-------- Supplied data --------

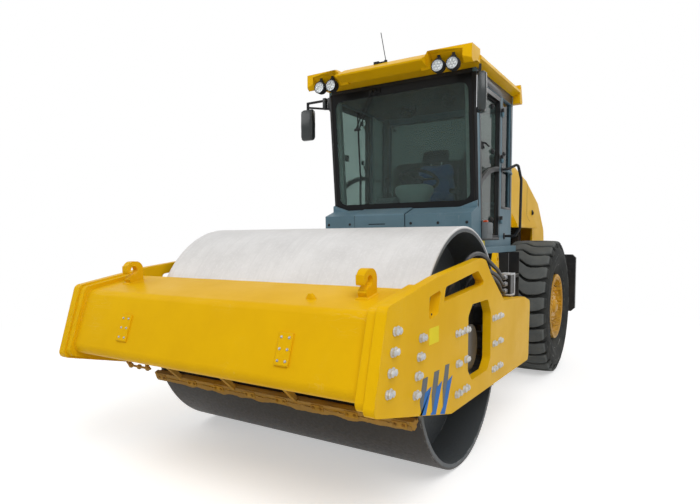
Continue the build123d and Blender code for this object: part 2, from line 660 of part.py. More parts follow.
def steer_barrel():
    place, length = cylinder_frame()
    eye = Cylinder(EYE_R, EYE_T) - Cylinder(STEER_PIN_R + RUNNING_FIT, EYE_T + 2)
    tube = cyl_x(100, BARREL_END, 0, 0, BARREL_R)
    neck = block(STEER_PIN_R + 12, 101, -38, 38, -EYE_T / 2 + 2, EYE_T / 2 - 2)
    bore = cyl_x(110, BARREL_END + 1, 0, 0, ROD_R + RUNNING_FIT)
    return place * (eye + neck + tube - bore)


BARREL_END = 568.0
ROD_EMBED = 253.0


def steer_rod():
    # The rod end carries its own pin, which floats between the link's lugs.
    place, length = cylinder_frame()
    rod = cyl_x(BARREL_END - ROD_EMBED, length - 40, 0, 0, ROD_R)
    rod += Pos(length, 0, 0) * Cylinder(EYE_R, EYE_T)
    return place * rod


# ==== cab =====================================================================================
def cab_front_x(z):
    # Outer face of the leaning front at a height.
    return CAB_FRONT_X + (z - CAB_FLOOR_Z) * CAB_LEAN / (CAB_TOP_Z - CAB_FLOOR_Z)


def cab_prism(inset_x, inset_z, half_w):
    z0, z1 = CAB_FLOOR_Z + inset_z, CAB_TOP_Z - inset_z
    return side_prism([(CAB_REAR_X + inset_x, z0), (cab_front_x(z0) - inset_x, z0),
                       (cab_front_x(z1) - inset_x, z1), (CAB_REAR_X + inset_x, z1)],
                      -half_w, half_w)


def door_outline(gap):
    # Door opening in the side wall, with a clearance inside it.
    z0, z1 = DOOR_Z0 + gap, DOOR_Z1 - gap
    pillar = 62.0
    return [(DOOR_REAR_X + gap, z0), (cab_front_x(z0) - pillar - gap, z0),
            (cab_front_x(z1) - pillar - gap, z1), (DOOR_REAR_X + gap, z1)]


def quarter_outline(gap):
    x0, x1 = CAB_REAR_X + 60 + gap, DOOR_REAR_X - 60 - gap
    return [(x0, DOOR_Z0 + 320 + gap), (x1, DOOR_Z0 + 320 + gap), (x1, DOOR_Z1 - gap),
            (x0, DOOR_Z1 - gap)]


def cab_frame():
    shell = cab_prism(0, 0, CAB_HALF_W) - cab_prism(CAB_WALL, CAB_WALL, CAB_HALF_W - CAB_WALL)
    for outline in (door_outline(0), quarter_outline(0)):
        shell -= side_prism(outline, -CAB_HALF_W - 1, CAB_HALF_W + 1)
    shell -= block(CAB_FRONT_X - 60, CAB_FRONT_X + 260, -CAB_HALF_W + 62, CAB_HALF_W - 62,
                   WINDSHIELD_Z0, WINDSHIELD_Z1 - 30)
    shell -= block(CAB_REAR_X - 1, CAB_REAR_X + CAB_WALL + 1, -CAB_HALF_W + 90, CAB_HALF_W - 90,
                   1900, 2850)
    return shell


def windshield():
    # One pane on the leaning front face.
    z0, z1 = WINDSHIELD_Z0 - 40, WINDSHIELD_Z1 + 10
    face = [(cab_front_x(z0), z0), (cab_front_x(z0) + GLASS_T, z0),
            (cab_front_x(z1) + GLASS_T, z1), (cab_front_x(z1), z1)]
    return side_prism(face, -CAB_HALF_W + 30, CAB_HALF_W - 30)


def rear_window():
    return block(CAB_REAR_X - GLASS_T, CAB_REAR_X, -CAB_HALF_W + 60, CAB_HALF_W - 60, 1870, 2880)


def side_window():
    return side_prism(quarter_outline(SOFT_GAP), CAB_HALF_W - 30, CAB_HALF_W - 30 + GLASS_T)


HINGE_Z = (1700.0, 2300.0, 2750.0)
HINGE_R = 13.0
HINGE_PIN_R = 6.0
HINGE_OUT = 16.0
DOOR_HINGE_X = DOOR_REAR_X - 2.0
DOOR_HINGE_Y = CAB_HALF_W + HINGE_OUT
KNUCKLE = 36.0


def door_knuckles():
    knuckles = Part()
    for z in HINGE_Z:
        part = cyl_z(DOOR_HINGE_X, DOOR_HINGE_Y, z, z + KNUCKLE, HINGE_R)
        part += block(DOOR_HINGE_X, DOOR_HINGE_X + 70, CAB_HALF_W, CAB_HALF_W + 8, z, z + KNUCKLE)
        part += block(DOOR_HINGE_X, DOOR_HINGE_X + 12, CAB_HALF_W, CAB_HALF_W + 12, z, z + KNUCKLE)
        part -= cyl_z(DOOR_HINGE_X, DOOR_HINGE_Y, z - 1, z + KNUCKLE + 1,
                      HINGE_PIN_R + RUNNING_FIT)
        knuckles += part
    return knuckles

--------

> _Description of the task_
In the listing above, please print only the lines from the first one to the line where "-half_w, half_w)" appears, exactly as written, both of those lines included.

> _Task answer_
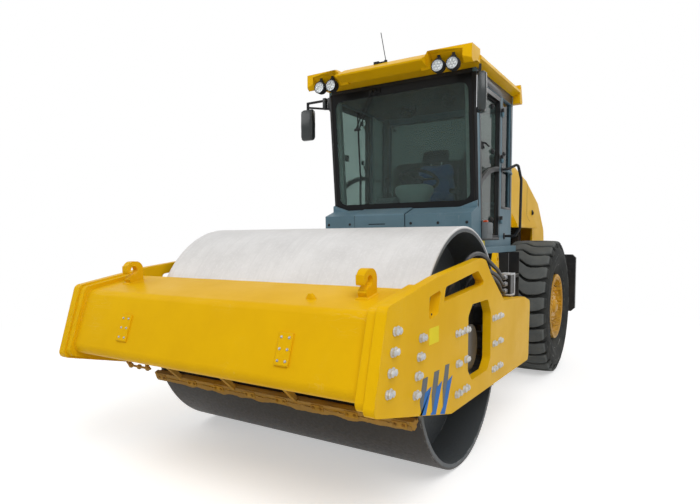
Continue the build123d and Blender code for this object: part 2, from line 660 of part.py. More parts follow.
def steer_barrel():
    place, length = cylinder_frame()
    eye = Cylinder(EYE_R, EYE_T) - Cylinder(STEER_PIN_R + RUNNING_FIT, EYE_T + 2)
    tube = cyl_x(100, BARREL_END, 0, 0, BARREL_R)
    neck = block(STEER_PIN_R + 12, 101, -38, 38, -EYE_T / 2 + 2, EYE_T / 2 - 2)
    bore = cyl_x(110, BARREL_END + 1, 0, 0, ROD_R + RUNNING_FIT)
    return place * (eye + neck + tube - bore)


BARREL_END = 568.0
ROD_EMBED = 253.0


def steer_rod():
    # The rod end carries its own pin, which floats between the link's lugs.
    place, length = cylinder_frame()
    rod = cyl_x(BARREL_END - ROD_EMBED, length - 40, 0, 0, ROD_R)
    rod += Pos(length, 0, 0) * Cylinder(EYE_R, EYE_T)
    return place * rod


# ==== cab =====================================================================================
def cab_front_x(z):
    # Outer face of the leaning front at a height.
    return CAB_FRONT_X + (z - CAB_FLOOR_Z) * CAB_LEAN / (CAB_TOP_Z - CAB_FLOOR_Z)


def cab_prism(inset_x, inset_z, half_w):
    z0, z1 = CAB_FLOOR_Z + inset_z, CAB_TOP_Z - inset_z
    return side_prism([(CAB_REAR_X + inset_x, z0), (cab_front_x(z0) - inset_x, z0),
                       (cab_front_x(z1) - inset_x, z1), (CAB_REAR_X + inset_x, z1)],
                      -half_w, half_w)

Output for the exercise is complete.